By the way, here are two images showing the effect of repeated applications of the Lorentz transformation corresponding to the parabolic LFT w → w + 0.01. The figure on the left shows the paths of points that begin on a semi-circle of radius 0.3 on the emitting side of the fixed point. The figure on the left shows the paths of points that begin on a semi-circle of radius 0.1, to show more detail of the short range "flux".

 

 

It may be worth mentioning that this progressive transformation of the celestial sphere can always be decomposed into a pure boost and a pure rotation. In other words, a second observer could travel along with the first, always exactly matching his velocity, but orienting his field of view always in the direction of the current boost relative to the initial frame, and this second observer will always see a simple contraction of the stars in front of him, i.e., an anti-podal repulsion from the point directly behind and attraction toward the point directly ahead. In a physical sense this axis is probably the most natural and significant in this context, since it is the "eigenvector" of the celestial transformation.

 

In contrast, our "parabolic" observer sees circular orbits, but he's really just generating them himself by varying his orientation in a particular way that has little or no physical significance, being distinguished only by the fact that it allows his frame to be related to the original frame by a Lorentz transformation that corresponds to a parabolic LFT of the complex plane.

 

The two most physically significant orientations in this context are (1) the eigenvector of the boost, and (2) the inertial orientation of a gyroscope as it is carried along by the observer.
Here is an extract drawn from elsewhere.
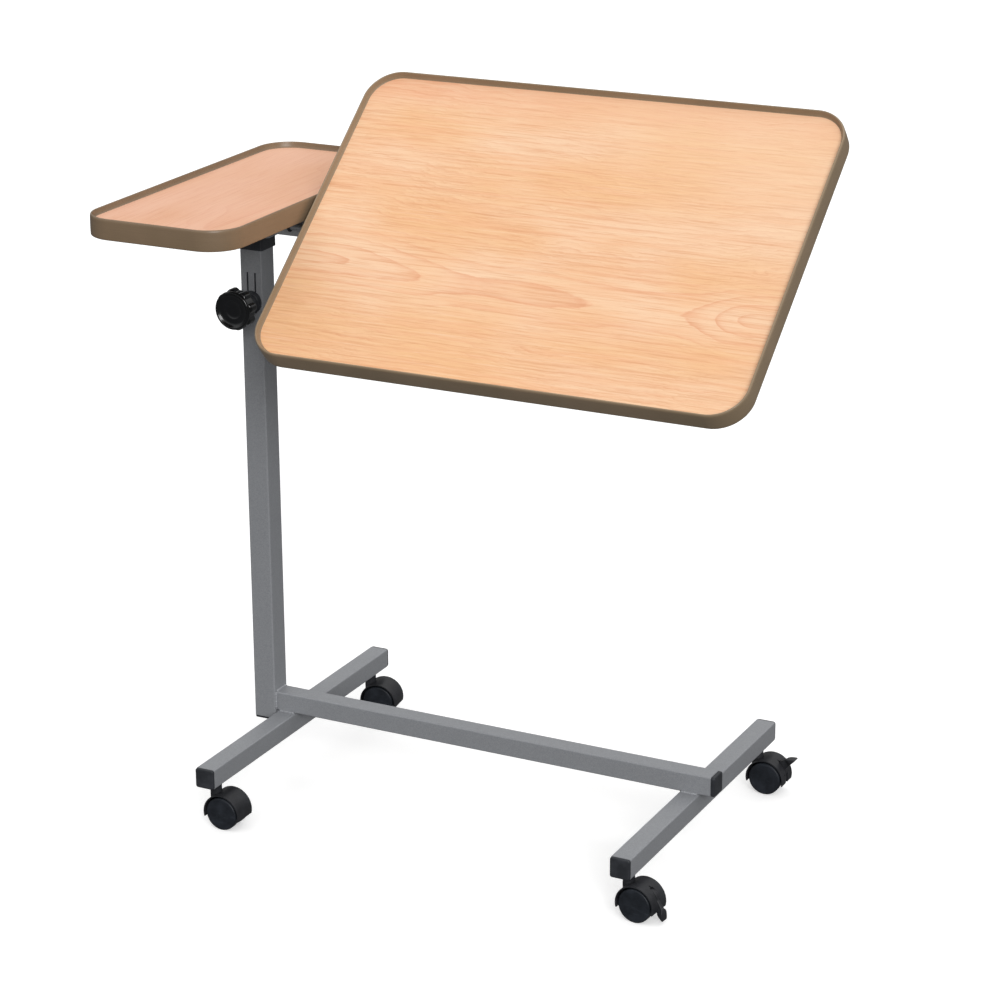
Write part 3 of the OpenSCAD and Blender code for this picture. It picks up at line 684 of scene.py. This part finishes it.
# collar: a sleeve over the column's mouth
lo, hi = mm("column_collar")
zt, zb = hi.z, hi.z - 19.0
prof = [(0.9, zb), (0.3, zb + 0.15), (0, zb + 0.7), (0, zt - 1.5), (0.25, zt - 0.8), (0.8, zt - 0.25), (1.5, zt), (4.2, zt), (4.6, zt - 0.1),
        (4.75, zt - 0.5), (4.75, zb + 15.0), (2.45, zb + 15.0), (2.45, zb + 0.2), (2.2, zb)]
collar = Shape().add(prism(35, 35, 3.5, prof, n=8, wrap=True))
collar.add(prism(26.9, 26.9, 1.0, [(0, zb - 56.6), (0, zb + 15.2), (0.7, zb + 15.2), (0.7, zb - 56.8), (0.3, zb - 57)], n=4, wrap=True))
make("collar", collar, CAP, "base", ["column_collar"])


# ---------------------------------------------------------------- welds
def bead(p0, p1, r=1.9, n=None, seed=0.0):
    p0, p1 = Vector(p0), Vector(p1)
    L = (p1 - p0).length
    n = n or max(10, int(L / 0.55))
    pts, rs = [], []
    for i in range(n + 1):
        t = i / n
        k = 2 * pi * t * L / 2.3
        wob = 0.16 * sin(k + seed) + 0.07 * sin(k * 0.37 + seed * 3) + 0.05 * sin(k * 1.7 + seed)
        end = min(1.0, sqrt(max(0.0, min(t, 1 - t) * L / 1.8)) + 0.12)
        pts.append(p0.lerp(p1, t) + Vector((0.12 * sin(k * 0.5 + seed), 0.12 * cos(k * 0.43 + seed), 0.1 * sin(k * 0.61))))
        rs.append(r * (1 + wob) * end)
    return sweep(pts, rs, 12)


w = Shape()
clo, chi = mm("column_tube")
colx, ry, rz0, rz1 = chi.x, RAIL_HI.y, RAIL_LO.z, RAIL_HI.z
for s in (-1, 1):
    w.add(bead((colx + 0.4, s * (ry + 0.35), rz0 + 1.5), (colx + 0.4, s * (ry + 0.35), rz1 - 0.5), 2.0, seed=s))
w.add(bead((colx + 0.4, -ry + 1.5, rz1 + 0.3), (colx + 0.4, ry - 1.5, rz1 + 0.3), 1.8, seed=4))
for k, node in enumerate(("left_leg", "right_leg")):
    llo, lhi = mm(node)
    for s in (-1, 1):
        w.add(bead((llo.x + 1.5, s * (ry + 0.3), lhi.z + 0.25), (lhi.x - 1.5, s * (ry + 0.3), lhi.z + 0.25), 1.75, seed=s + k * 2))
    for x, sx in ((llo.x, -1), (lhi.x, 1)):
        if x < colx + 8:
            continue
        w.add(bead((x + sx * 0.3, -ry + 2.5, lhi.z - 0.35), (x + sx * 0.3, ry - 2.5, lhi.z - 0.35), 1.5, seed=x))
llo, lhi = mm("left_leg")
for s in (-1, 1):
    w.add(bead(((colx + llo.x) / 2, s * 9.5, clo.z + 1.0), ((colx + llo.x) / 2, s * 9.5, lhi.z - 1.0), 1.9, seed=s + 9))
w.add(block(colx, llo.x, -8.5, 8.5, clo.z + 0.8, lhi.z - 0.8))
make("welds", w, PAINT, "base", ["weld_beads"], 60)

# ---------------------------------------------------------------- height clamp
KZ = JOINTS["knob_turn"]["pos_m"][2] * 1000
FRONT = clo.y                                # the column's front face
boss = revolve([(4.2, 12.6), (4.4, 13.0), (9.2, 13.0), (10.1, 12.7), (10.5, 11.9), (10.5, 5.4), (10.7, 4.5), (11.3, 3.9), (12.4, 3.5), (13.4, 3.3),
                (13.9, 2.7), (14.0, 2.0), (14.0, 0.3), (13.8, 0.0), (4.7, 0.0), (4.2, 0.4)], 56)
boss = skin([boss[0][i * 56:(i + 1) * 56] for i in range(16)], wrap=True)
make("clamp_bush", Shape().add(boss, at(0, FRONT, KZ) @ TO_NY), CAP, "base", ["clamp_boss"])


def lobes(a):
    """How far the eight finger lobes stand out of the knob's round body at this angle."""
    k = pi / 4
    x = (a - rad(11) + k / 2) % k - k / 2
    s = 20.4 * sin(x)
    out = 0.0
    if abs(s) < 5.6:
        out = 20.4 * cos(x) + sqrt(5.6 ** 2 - s * s) - 22.6
    return max(0.0, out) ** 0.9 if out > 0 else 0.0


# from the column's face outwards: neck, lobed head, thin rim with a shallow dish
knob = revolve([
    (4.1, 13.9), (4.5, 13.6), (10.4, 13.6), (11.2, 13.95), (11.5, 14.8), (11.5, 24.6), (11.7, 26.3), (12.6, 27.4), (14.4, 27.95),
    (18.2, 28.05, 0.2), (20.8, 28.2, 0.66), (21.9, 28.65, 0.9), (22.45, 29.5, 1.0), (22.6, 30.7, 1.0), (22.6, 38.6, 1.0), (22.55, 40.2, 0.98),
    (22.5, 41.3, 0.86), (22.4, 42.0, 0.62), (22.4, 42.35, 0.3), (22.7, 42.5), (23.3, 42.65), (23.7, 43.1), (23.8, 43.8), (23.75, 44.7), (23.4, 45.55),
    (22.9, 46.15), (22.3, 46.45), (21.6, 46.5), (20.95, 46.25), (20.3, 45.7), (19.6, 44.95), (18.6, 44.1), (17.2, 43.4), (15.4, 43.02), (13.2, 42.85),
    (12.4, 42.95), (11.8, 43.15), (11.1, 43.2), (10.4, 43.0), (9.8, 42.6), (8.6, 42.2), (6.6, 41.85), (4.0, 41.65), (0.0, 41.6)], 176, lobes)
ks = Shape().add(knob, at(0, FRONT, KZ) @ TO_NY)
ks.add(revolve([(4.1, 13.9), (4.1, 25), (0, 25)], 40), at(0, FRONT, KZ) @ TO_NY)
make("knob", ks, GLOSS, "clamp_screw", ["clamp_knob"], 60)

# ---------------------------------------------------------------- tilt hardware
_head = None


def screw_head():
    """Pan head with a cross recess, its flat side at z = 0 and its crown below."""
    global _head
    if _head is None:
        dome = revolve([(0, 0.0), (3.8, 0.0), (4.0, -0.25), (3.95, -0.9), (3.6, -1.45), (2.9, -1.8), (1.8, -1.97), (0, -2.0)], 40)
        _head = cut(dome, [block(-2.1, 2.1, -0.42, 0.42, -3, -0.9), block(-0.42, 0.42, -2.1, 2.1, -3, -0.9)])
    return _head


def screws(name, node, body, xf, spots):
    s = Shape()
    for i, (x, y, z) in enumerate(spots):
        m = xf @ at(x, y, z) @ Matrix.Rotation(0.7 + 1.1 * i, 4, "Z")
        s.add(screw_head(), m)
        s.add(revolve([(2.0, 0.05), (2.0, 10.6), (1.2, 11.6), (0, 12.0)], 20), m)
    return make(name, s, ZINC, body, [node], 30)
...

Another possibly significant orientation might be based on the acceleration experienced by the observer. The "parabolic" orientation  is certainly neither (1) nor (2), because it rotates through 180 degrees relative to the fixed stars and is not in general parallel to the boost. Assuming the parabolic orientation is not related in any natural way to the acceleration experienced by the observer, it is evidently just a mathematical artifact.